The other purpose of the modeling effort was to ensure that BHP was collecting enough consistent data to support such a study.

The process side simulation was challenging (this was a large model with a lot of distillation columns, reactors, and recycle streams) and the economic side required a lot of assumptions. For example, databases used to estimate capital equipment costs were US-based, no Australian capital equipment cost data was available.

It was a very interesting, challenging project and I enjoyed my stay in Australia (I was out there for a total of 6 months) and it was fun working with my colleagues at BHP.

The conclusion of the project was rather bemusing and, I suppose, shows how naive engineers are. One of the things we’d been asked for in the RFP was a comparison of the process economics for the different Aussie coals (Victoria, New South Wales, and Queensland). So our final report had a table comparing the results and we had text discussing this… Basically, the model showed that Queensland coal had the best economics and our conclusions said as much. But DPIE kept delaying approval of the report and, since our final payment was dependent on the report being accepted, we were getting a bit anxious. But no one was giving us any specifics on why the report was not being accepted.

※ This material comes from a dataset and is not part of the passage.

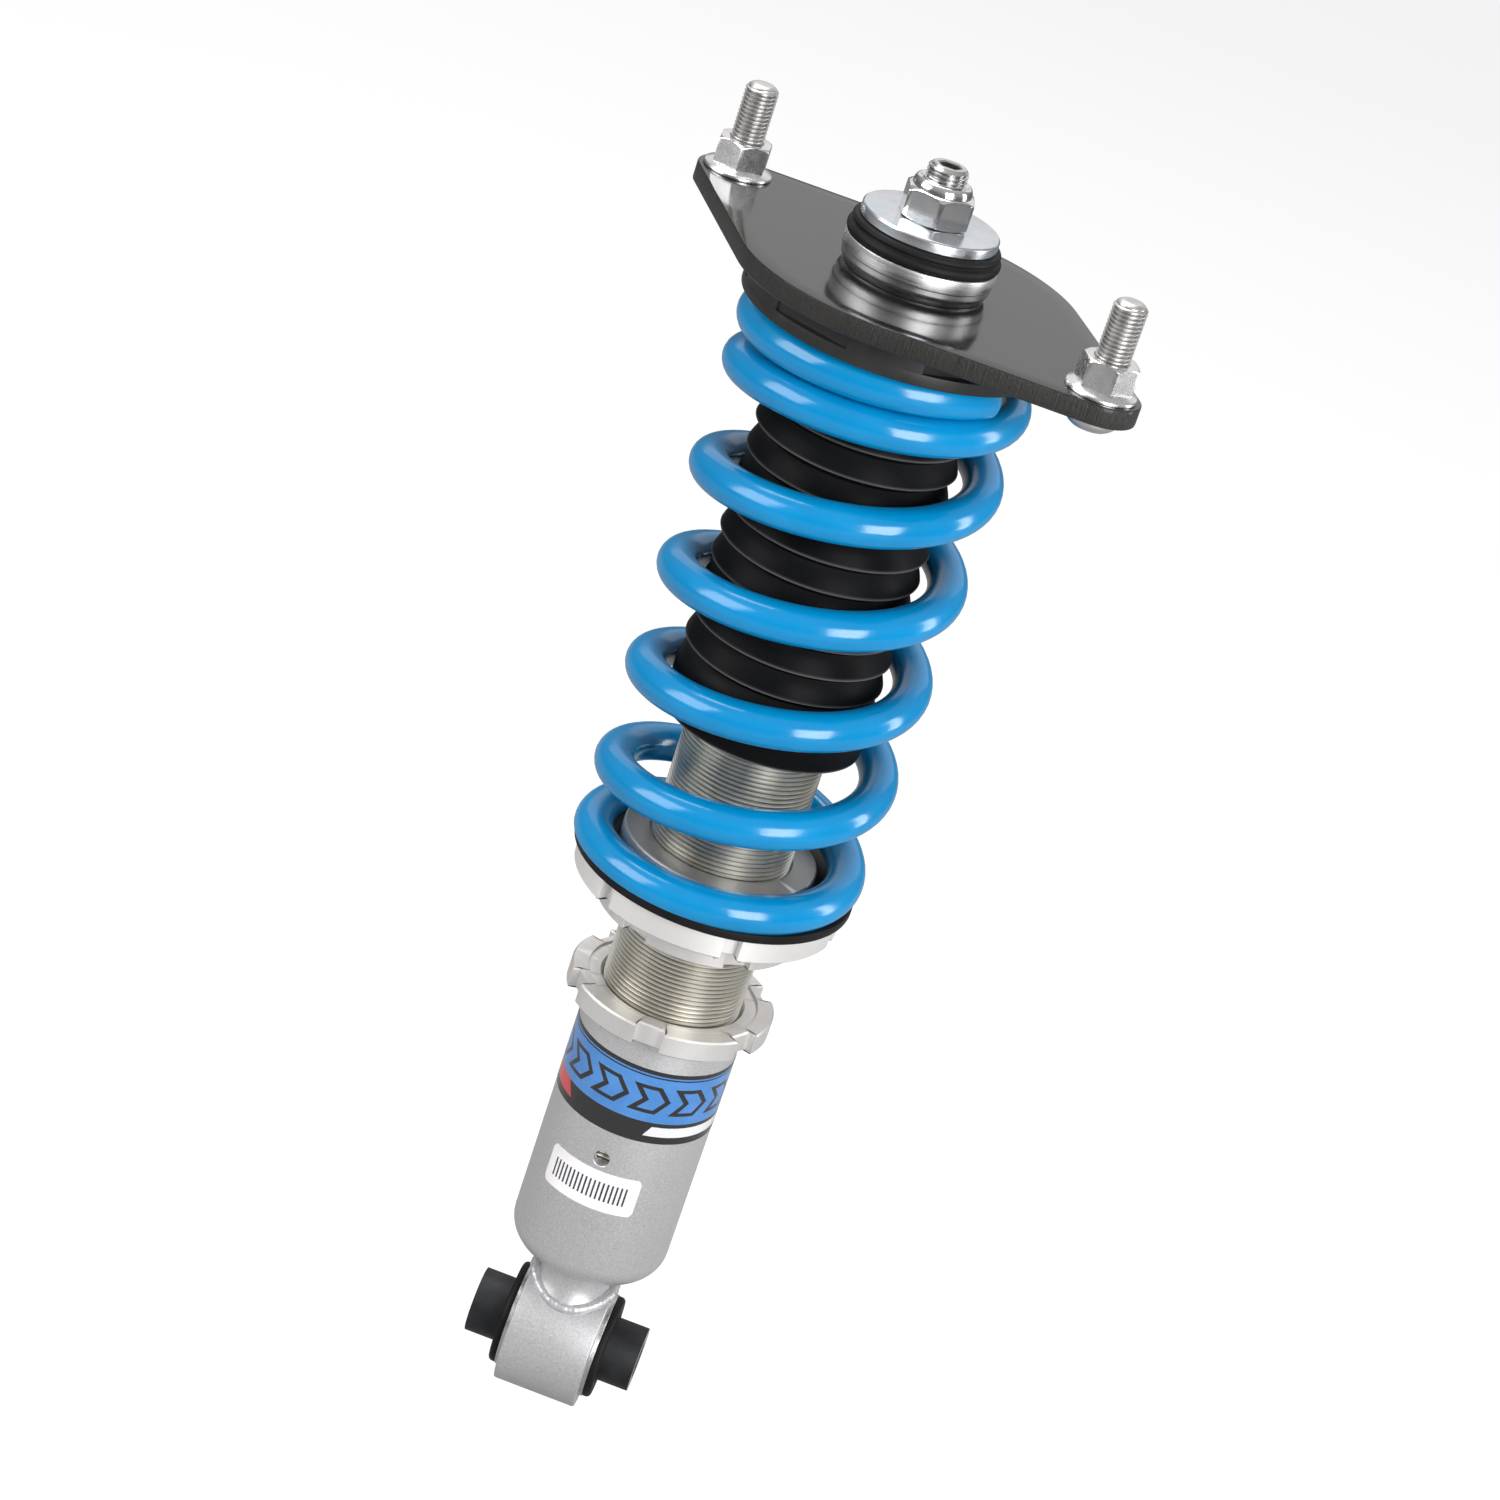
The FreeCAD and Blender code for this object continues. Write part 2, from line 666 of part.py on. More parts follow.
# Lower bracket --------------------------------------------------------------------------------
def label_wrap(node, low, high, angle, start):
    """Thin label wrapped round the bracket over part of its girth."""
    width = "Dims.%s - Dims.%s" % (high, low)
    skin = cylinder(node + "_skin", cell("label_outer"), width, cell(low))
    core = cylinder(node + "_core", cell("bracket_outer"), width, cell(low))
    skin.setExpression("Angle", cell(angle))
    core.setExpression("Angle", cell(angle))
    wrap = combine("Cut", node + "_wrap", skin, core)
    turn_about_z(wrap, start)
    keep(wrap, node)


def bracket_parts():
    """Threaded cup with a sight hole, its neck, weld and labels."""
    body = turned("bracket_cup", [
        ("axis", "bracket_bottom"), ("bracket_outer", "bracket_bottom"),
        ("bracket_outer", "bracket_top"), ("bracket_bore", "bracket_top"),
        ("bracket_bore", "bracket_floor"), ("axis", "bracket_floor")])
    doc.recompute()
    rim = [
        "Edge%d" % (k + 1) for k, edge in enumerate(body.Shape.Edges)
        if isinstance(edge.Curve, Part.Circle)
        and abs(edge.Curve.Radius - DIM["bracket_outer"]) < 0.01
        and abs(edge.CenterOfMass.z - DIM["bracket_bottom"]) < 0.01]
    rounding = body.newObject("PartDesign::Fillet", "bracket_rounding")
    rounding.Base = (body.getObject("bracket_cup_turn"), rim)
    bind(rounding, Radius=cell("bracket_round"))
    body.Tip = rounding
    drill = cylinder("sight_drill", cell("sight_hole"), cell("tool_reach"))
    drill.Placement = FreeCAD.Placement(
        FreeCAD.Vector(0, 0, DIM["sight_height"]),
        FreeCAD.Rotation(FreeCAD.Vector(0, 0, 1), DIM["sight_angle"])
        * FreeCAD.Rotation(FreeCAD.Vector(0, 1, 0), 90))
    drill.setExpression("Placement.Base.z", cell("sight_height"))
    keep(combine("Cut", "bracket_drilled", body, drill), "lower_bracket")
    stub = cylinder("neck_stub", cell("neck_radius"), cell("neck_length"), cell("neck_start"))
    barrel = across("neck_clearance", cell("eye_outer"), cell("tool_reach"))
    keep(combine("Cut", "neck_cut", stub, barrel), "bracket_neck")
    weld = turned("neck_weld", [
        ("neck_radius", "weld_start"), ("weld_outer", "bracket_bottom"),
        ("neck_radius", "bracket_bottom")])
    keep(weld, "neck_weld")
    label_wrap("band_label", "band_label_bottom", "band_label_top", "band_label_angle",
               "band_label_turn")
    label_wrap("plate_label", "plate_label_bottom", "plate_label_top", "plate_label_angle",
               "plate_label_turn")


def across(name, radius, length):
    """A cylinder along X, centred on the eye."""
    obj = cylinder(name, radius, length)
    obj.Placement = FreeCAD.Placement(FreeCAD.Vector(-1, 0, 0),
                                      FreeCAD.Rotation(FreeCAD.Vector(0, 1, 0), 90))
    obj.setExpression("Placement.Base.x", "-(%s) / 2" % length)
    return obj


def eye_parts():
    """Eye barrel and the rubber bush in it."""
    for node, outer, inner, length in (
            ("eye_barrel", "eye_outer", "eye_inner", "eye_length"),
            ("bush_shell", "eye_inner", "shell_inner", "shell_length")):
        solid = across(node + "_solid", cell(outer), cell(length))
        hole = across(node + "_hole", cell(inner), cell(length))
        keep(combine("Cut", node + "_tube", solid, hole), node)
    core = across("rubber_core", cell("shell_inner"), cell("rubber_length"))
    lips = across("rubber_lips", cell("rubber_lip"), cell("rubber_length"))
    gap = across("rubber_gap", cell("eye_outer"), cell("shell_length"))
    rims = combine("Cut", "rubber_rims", lips, gap)
    block = combine("Fuse", "rubber_block", core, rims)
    hole = across("rubber_hole", cell("rubber_inner"), cell("rubber_length"))
    keep(combine("Cut", "rubber_tube", block, hole), "bush_rubber")
    solid = across("sleeve_solid", cell("sleeve_outer"), cell("sleeve_length"))
    hole = across("sleeve_hole", cell("sleeve_bore"), cell("sleeve_length"))
    keep(combine("Cut", "sleeve_tube", solid, hole), "bush_sleeve")


# Top mount ------------------------------------------------------------------------------------
def plate_outline(sketch):
    """Round middle and two small bosses joined by tangent lines, the studs on the X axis."""
    big = DIM["plate_radius"]
    small = DIM["boss_radius"]
    reach = DIM["stud_offset"]
    lean = math.acos((big - small) / reach)
    up = FreeCAD.Vector(0, 0, 1)
    zero = FreeCAD.Vector()

    def arc(centre, radius, start, end):
        circle = Part.Circle(centre, up, radius)
        return Part.ArcOfCircle(circle, start, end)

    right = FreeCAD.Vector(reach, 0, 0)
    left = FreeCAD.Vector(-reach, 0, 0)
    around = math.pi - lean
    arcs = [
        arc(right, small, -lean, lean),
        arc(zero, big, lean, around),
        arc(left, small, around, 2 * math.pi - around),
        arc(zero, big, math.pi + lean, 2 * math.pi - lean),
    ]
    for piece in arcs:
        sketch.addGeometry(piece, False)
    for k in range(4):
        start = arcs[k].EndPoint
        end = arcs[(k + 1) % 4].StartPoint
        sketch.addGeometry(Part.LineSegment(start, end), False)
    for k in range(4):
        sketch.addConstraint(Sketcher.Constraint("Tangent", k, 2, 4 + k, 1))
        sketch.addConstraint(Sketcher.Constraint("Tangent", 4 + k, 2, (k + 1) % 4, 1))
    for k in (1, 3):
        sketch.addConstraint(Sketcher.Constraint("Coincident", k, 3, -1, 1))
    for k, alias in ((0, "boss_radius"), (1, "plate_radius"), (2, "boss_radius"),
                     (3, "plate_radius")):
        index = sketch.addConstraint(Sketcher.Constraint("Radius", k, DIM[alias]))
        sketch.setExpression("Constraints[%d]" % index, cell(alias))
    for k, pair in ((0, (-1, 1, 0, 3)), (2, (2, 3, -1, 1))):
        index = sketch.addConstraint(Sketcher.Constraint("DistanceX", *pair, reach))
        sketch.setExpression("Constraints[%d]" % index, cell("stud_offset"))
        sketch.addConstraint(Sketcher.Constraint("PointOnObject", k, 3, -1))


def mount_plate():
    """Six-millimetre top plate with a middle bore and two stud holes."""
    body = doc.addObject("PartDesign::Body", "mount_plate")
    sketch = new_sketch(body, "plate_outline", "XY_Plane", "plate_bottom")
    plate_outline(sketch)
    pad = body.newObject("PartDesign::Pad", "plate_pad")
    pad.Profile = sketch
    bind(pad, Length=cell("plate_thick"))
    body.Tip = pad
    holes = new_sketch(body, "plate_holes", "XY_Plane", "plate_bottom")
    for k, (offset, alias) in enumerate(((0, "plate_bore"), (1, "stud_knurl"), (-1, "stud_knurl"))):
        centre = FreeCAD.Vector(offset * DIM["stud_offset"], 0, 0)
        holes.addGeometry(Part.Circle(centre, FreeCAD.Vector(0, 0, 1), DIM[alias]), False)
        index = holes.addConstraint(Sketcher.Constraint("Radius", k, DIM[alias]))
        holes.setExpression("Constraints[%d]" % index, cell(alias))
        if offset == 0:
            holes.addConstraint(Sketcher.Constraint("Coincident", k, 3, -1, 1))
            continue
        pair = (-1, 1, k, 3) if offset > 0 else (k, 3, -1, 1)
        index = holes.addConstraint(Sketcher.Constraint("DistanceX", *pair, DIM["stud_offset"]))
        holes.setExpression("Constraints[%d]" % index, cell("stud_offset"))
        holes.addConstraint(Sketcher.Constraint("PointOnObject", k, 3, -1))
    cut = body.newObject("PartDesign::Pocket", "plate_cut")
    cut.Profile = holes
    cut.Type = "ThroughAll"
    cut.Reversed = True
    body.Tip = cut
    turn_about_z(body, "stud_angle")
    keep(body, "mount_plate")


def stud_sets():
    """Two headed studs and the two flange nuts on them."""
    studs = []
    nuts = []
    for side, sign in (("near", ""), ("far", "-")):
        stud = turned("stud_" + side, [
            ("axis", "stud_head_bottom"), ("stud_head_crown", "stud_head_bottom"),
            ("stud_head", "stud_head_side"), ("stud_head", "plate_bottom"), ("stud_knurl", "plate_bottom"),
            ("stud_knurl", "plate_top"), ("stud_root", "plate_top"),
            ("stud_root", "stud_thread_start"), ("stud_radius", "stud_thread_start"),
            ("stud_radius", "stud_point"), ("stud_point_radius", "stud_tip"),
            ("axis", "stud_tip")])
        bind(stud, Placement__Base__x=sign + "Dims.stud_x", Placement__Base__y=sign + "Dims.stud_y")
        studs.append(stud)
        nut = flange_nut("flange_nut_" + side)
        bind(nut, Placement__Base__x=sign + "Dims.stud_x", Placement__Base__y=sign + "Dims.stud_y",
             Placement__Base__z="Dims.plate_top")
        nuts.append(nut)
    compound("mount_studs", studs)
    compound("flange_nuts", nuts)


def flange_nut(name):
    """Hexagon nut with a round flange, its top corners turned off."""
    prism = hexagon(name + "_hex", cell("nut_flats"), cell("nut_height"))
    cone = doc.addObject("Part::Cone", name + "_cone")
    bind(cone, Radius1=cell("nut_cone_low"), Radius2=cell("nut_cone_high"),
         Height=cell("nut_height"))
    trimmed = combine("Common", name + "_trimmed", prism, cone)
    flange = cylinder(name + "_flange", cell("nut_flange"), cell("nut_flange_thick"))
    joined = combine("Fuse", name + "_joined", trimmed, flange)
    hole = cylinder(name + "_hole", cell("stud_root"), cell("nut_height"))
    return combine("Cut", name, joined, hole)


def rod_lock_nut():
    """Hexagon nut with the round collar of its locking insert."""
    prism = hexagon("lock_hex", cell("lock_flats"), cell("lock_hex_height"), "Dims.washer_top")
    cone = doc.addObject("Part::Cone", "lock_cone")
    bind(cone, Radius1=cell("lock_cone_low"), Radius2=cell("lock_cone_high"),
         Height=cell("lock_hex_height"), Placement__Base__z="Dims.washer_top")
    trimmed = combine("Common", "lock_trimmed", prism, cone)
    collar = cylinder("lock_collar", cell("lock_collar"), cell("lock_collar_height"),
                      "Dims.washer_top + Dims.lock_hex_height")
    joined = combine("Fuse", "lock_joined", trimmed, collar)
    hole = cylinder("lock_hole", cell("lock_bore"), "Dims.lock_top - Dims.washer_top",
                    "Dims.washer_top")
    keep(combine("Cut", "lock_cut", joined, hole), "rod_lock_nut")


def upper_seat():
    """Seat ring between the plate and the spring, with slots in its rim."""
    body = ring("upper_seat", "seat_inner", "seat_outer", "seat_bottom", "plate_bottom")
    sketch = new_sketch(body, "seat_slot_outline", "XY_Plane", "seat_slot_bottom")
    polygon(sketch, [("seat_slot_floor", "-seat_slot_half"), ("seat_slot_reach", "-seat_slot_half"),
                     ("seat_slot_reach", "seat_slot_half"), ("seat_slot_floor", "seat_slot_half")])
    slot = body.newObject("PartDesign::Pocket", "seat_slot")
    slot.Profile = sketch
    slot.Reversed = True
    bind(slot, Length=cell("seat_slot_depth"))
    body.Tip = slot
    slots = body.newObject("PartDesign::PolarPattern", "seat_slots")
    slots.Originals = [slot]
    slots.Axis = (sketch, ["N_Axis"])
    slots.Angle = 360
    bind(slots, Occurrences=cell("notch_count"))
    body.Tip = slots
    turn_about_z(body, "seat_slot_angle")
    keep(body, "upper_spring_seat")


def rod_head_parts():
    """Cup, rubber bushes, clamp sleeve and washers that hold the rod in the plate."""
    keep(turned("bush_cup", [
        ("plate_bore", "plate_top"), ("cup_foot", "plate_top"), ("cup_lower", "cup_foot_rise"),
        ("cup_lower", "cup_step"), ("cup_outer", "cup_step"), ("cup_outer", "cup_top"),
        ("cup_inner", "cup_top"), ("cup_inner", "cup_floor"), ("plate_bore", "cup_floor")]),
        "bush_cup")
    keep(turned("upper_mount_bush", [
        ("clamp_outer", "cup_floor"), ("cup_inner", "cup_floor"), ("cup_inner", "cup_top"),
        ("upper_bush_bulge", "upper_bush_low"), ("upper_bush_bulge", "upper_bush_mid"),
        ("upper_bush_neck", "upper_bush_high"), ("upper_bush_neck", "washer_bottom"),
        ("clamp_outer", "washer_bottom")]), "upper_mount_bush")
    keep(ring("lower_mount_bush", "clamp_outer", "lower_bush_outer", "clamp_bottom", "plate_bottom"),
         "lower_mount_bush")
    keep(ring("clamp_sleeve", "clamp_inner", "clamp_outer", "clamp_bottom", "clamp_top"),
         "clamp_sleeve")
    keep(ring("top_washer", "clamp_inner", "washer_outer", "washer_bottom", "washer_top"),
         "top_washer")
    keep(ring("lower_washer", "clamp_inner", "lower_washer_outer", "lower_washer_bottom",
              "clamp_bottom"), "lower_washer")


mount_plate()
stud_sets()
upper_seat()
rod_head_parts()
rod_lock_nut()
rod_parts()
damper_parts()
spring_end_parts()
coil_spring()
dust_boot()
bracket_parts()
eye_parts()
doc.recompute()

# Check every object, then write one file for each node ----------------------------------------
problems = [obj.Name + ": " + ", ".join(obj.State) for obj in doc.Objects
            if "Invalid" in obj.State or "Error" in obj.State]
for obj in PARTS:
    if obj.Shape.isNull() or not obj.Shape.isValid():
        problems.append(obj.Label + ": bad shape")
if problems:
    raise RuntimeError("; ".join(problems))
os.makedirs("parts", exist_ok=True)
for obj in PARTS:
    obj.Shape.exportStep("parts/%s.step" % obj.Label)
    print("%-20s solids %d  volume %.1f" % (obj.Label, len(obj.Shape.Solids), obj.Shape.Volume))
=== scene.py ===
"""Looks of a coil-over strut: two-stud top mount, blue coil spring, threaded damper, eyed bracket.

Metres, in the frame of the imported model: the origin is the centre of the lower eye, +Z runs up the
strut and +X runs along the bolt through the eye. Levels come from the frame's own nodes.
"""
import json
import math

import bmesh
import bpy
from mathutils import Matrix, Vector


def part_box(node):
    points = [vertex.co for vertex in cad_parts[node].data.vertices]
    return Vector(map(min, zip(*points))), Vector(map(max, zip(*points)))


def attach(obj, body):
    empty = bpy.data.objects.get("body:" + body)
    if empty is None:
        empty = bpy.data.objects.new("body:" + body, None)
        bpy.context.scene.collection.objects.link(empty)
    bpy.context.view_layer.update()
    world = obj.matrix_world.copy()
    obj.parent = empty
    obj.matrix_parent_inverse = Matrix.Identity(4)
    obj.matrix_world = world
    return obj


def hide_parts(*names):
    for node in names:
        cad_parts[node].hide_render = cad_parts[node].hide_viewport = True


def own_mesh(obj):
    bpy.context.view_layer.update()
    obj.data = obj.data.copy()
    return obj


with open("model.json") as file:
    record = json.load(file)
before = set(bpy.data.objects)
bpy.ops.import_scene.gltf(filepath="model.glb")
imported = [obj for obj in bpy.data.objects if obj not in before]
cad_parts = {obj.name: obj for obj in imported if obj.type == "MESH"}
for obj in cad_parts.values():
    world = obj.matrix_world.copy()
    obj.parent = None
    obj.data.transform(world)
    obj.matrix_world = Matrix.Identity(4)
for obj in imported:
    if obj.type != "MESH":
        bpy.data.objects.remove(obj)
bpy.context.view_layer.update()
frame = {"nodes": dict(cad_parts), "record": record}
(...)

Eventually, one of the BHP managers had to give us a little explanation of Australian politics… That Victoria was a much more populous state than Queensland and therefore had more MPs and more clout in the Federal bureaucracy than Queensland did… And that DPIE did not want to approve our report while it explicitly stated that the Queensland coal was a better choice than the Victoria coal. (Neither were they willing to tell us that directly.. ;) )

So we changed the text of the conclusions… The comparison tables still showed that the Queensland coal produced less expensive synthetic fuels but we didn’t explicitly mention that in the final conclusion. And… The revised report was accepted.

Now that world oil prices are up around $60 a barrel, I wonder if anyone in Australia is revisiting this area to see what the current synfuel economics look like.